1. Le Parti communiste peut certes revendiquer ces deux morts comme étant des siens, mais pourquoi n’évoque-t-il pas les onze autres : des Juifs « seulement » déportés, est-ce moins intéressant dans la vision « héroïsante » qui est celle du Parti après-guerre ?

2. Quelle est la spécificité laïque d’un mouvement s’intitulant Union des Juifs pour la Résistance et l’entraide ? Les communistes ont mis clairement en place ces structures dans le but d’attirer les Juifs vers eux. Ce sont des organisations par les Juifs et pour les Juifs. L’appartenance juive est clairement revendiquée dans le nom du mouvement, alors que l’engagement communiste ne transparaît en revanche nullement. Cela implique une différence radicale avec la MOI, à propos de laquelle le débat sur « appartenance juive/revendication de la laïcité » (cf. pour Grenoble le cas typique de Lypszic, déjà évoqué) des combattants peut être posé. Là où la question se complique, c’est que ces organisations, créées pour attirer les Juifs, devaient, théoriquement, servir de viviers pour la MOI.
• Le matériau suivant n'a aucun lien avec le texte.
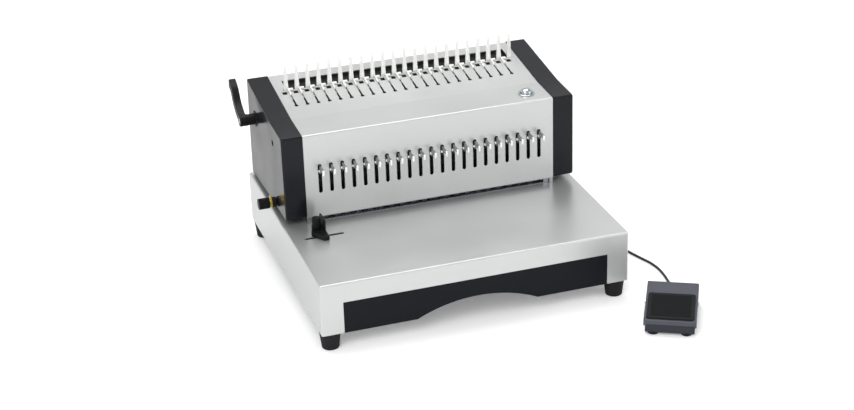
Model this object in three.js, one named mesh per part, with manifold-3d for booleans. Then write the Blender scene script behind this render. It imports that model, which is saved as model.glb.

3. Pourquoi les 11 membres UJJ/UJRE ont-ils été déportés à Auschwitz ? Parce qu’aux yeux des persécuteurs en tout cas, ils sont avant tout Juifs (encore une différence avec le cas Lypszic, qui a croupi trois mois dans les geôles de la Gestapo avant d’être exécuté).

1701.

AMG, 4 H 36. Lettre du 20 juillet 1945, adressée par l’UJRE au maire de Grenoble, qui se « défausse » en transférant le dossier à la préfecture, effectivement seule compétente en la matière. Nous avons été en contact via l’internet avec le CDJC à propos de Zerman, qui a bien voulu nous fournir à son propos une documentation intéressante.